ALBERT

Description: The gap between processor and memory speeds is one of the greatest challenges that current designers face in order to develop more powerful computer systems. In addition, the scalability of the Dynamic Random Access Memory (DRAM) technology is very limited nowadays, leading one to consider new memory technologies as candidates for the replacement of conventional DRAM. Phase-Change Memory (PCM) is currently postulated as the prime contender due to its higher scalability and lower leakage. However, compared with DRAM, PCM also exhibits some drawbacks, like lower endurance or higher dynamic energy consumption and write latency, that need to be mitigated before it can be used as the main memory technology for the next generation of computers.
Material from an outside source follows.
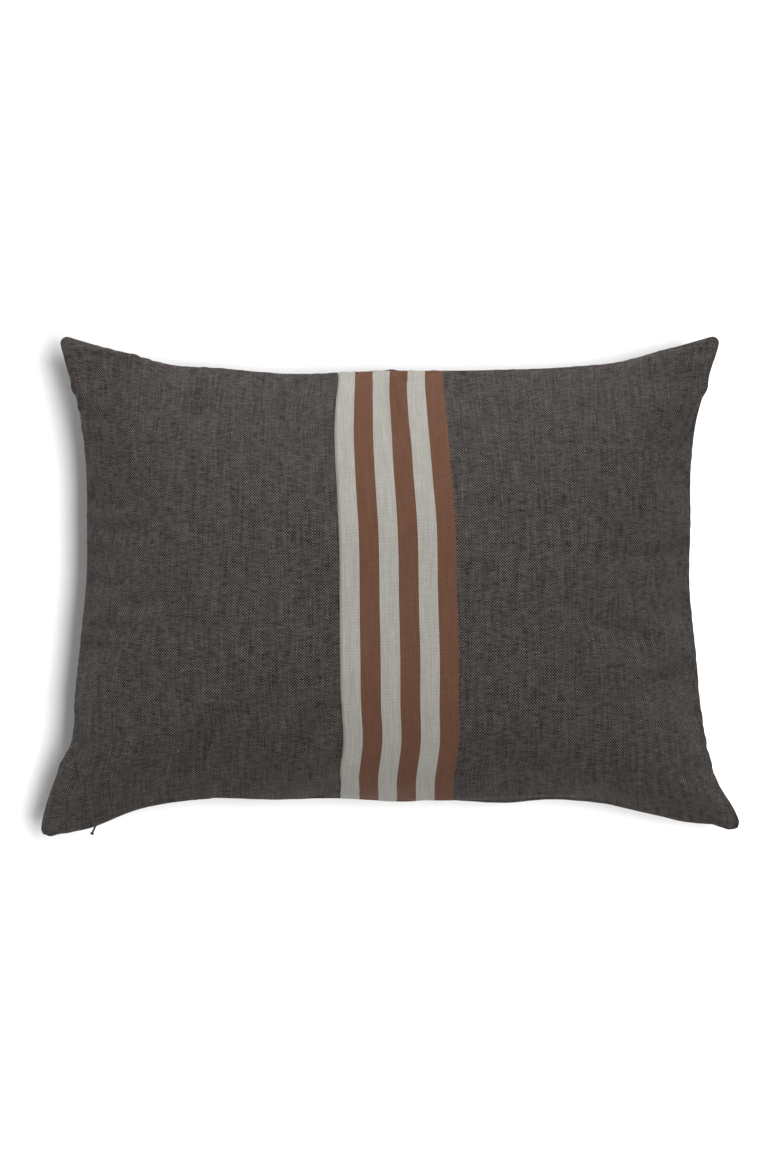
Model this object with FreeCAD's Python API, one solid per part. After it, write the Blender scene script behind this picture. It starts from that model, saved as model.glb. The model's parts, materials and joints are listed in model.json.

This work addresses the PCM endurance constraint. For this purpose, we present an analysis of conventional cache replacement policies in terms of the amount of writebacks to main memory that they imply and we also propose some new replacement algorithms for the last-level cache (LLC) with the goal of cutting down the write traffic to memory and consequently, to increase PCM lifetime without degrading system performance. In this paper, we target general purpose processors provided with this kind of non-volatile main memory and we exhaustively evaluate our proposed policies in both single- and multi-core environments. Experimental results show that, on average, compared with a conventional Least Recently Used (LRU) algorithm, some of our proposals manage to reduce the amount of writes to main memory up to 20–30% depending on the scenario evaluated, which leads to memory endurance extensions of up to 20–45%, also reducing the energy consumption in the memory hierarchy by up to 9% and hardly degrading performance.